Joanna Franquelli

Personal information
- Nationality: Filipino
- Born: November 3, 1976 (age 49)

Sport
- Sport: Basketball, Fencing, Handball (coach, Philippines)

Medal record
Women's basketball
Representing the Philippines
SEABA Championship
| Silver medal – second place | 1997 Bangkok | Team |
Southeast Asian Games
| Silver medal – second place | 1995 Chiang Mai | {{{2}}} |
Women's Fencing
Representing the Philippines
Southeast Asian Games
| Silver medal – second place | 2005 Manila | Individual Sabre |
| Bronze medal – third place | 2005 Manila | Team Sabre |
| Bronze medal – third place | 2007 Nakhon Ratchasima | Individual Sabre |

= Joanna Franquelli =

Filipino basketball player and fencer

Joanna Villa-Real Franquelli is a Filipino former basketball player and fencer. She is the current head coach of the Philippines women's national handball team.

==Sporting career==
===Basketball===
Franquelli played for the women's basketball team of the University of Santo Tomas and was named the first woman MVP of the University Athletic Association of the Philippines (UAAP) for the 1995-96 season. She led UST to two senior titles

She was part of the Philippines women's national basketball team that won silver at the 1997 SEABA Championship under coach Ricardo Roces.
===Fencing===
Franquelli also competed for her country as a fencer.

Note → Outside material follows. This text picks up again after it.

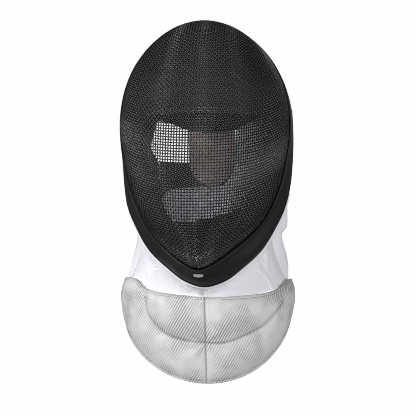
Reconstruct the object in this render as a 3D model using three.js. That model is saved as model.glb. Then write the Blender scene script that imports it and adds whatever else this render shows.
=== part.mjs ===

At the 2007 Southeast Asian Games she managed to get a bronze medal at the women's individual saber event. She also competed at the 2006 Asian Games.

===Handball===
Franquelli mentored the women's national handball team that participated at the 2013 Southeast Asian Women's Handball Championships, which was the team's first international competition. She is the head coach of the women's team as early as November 2012.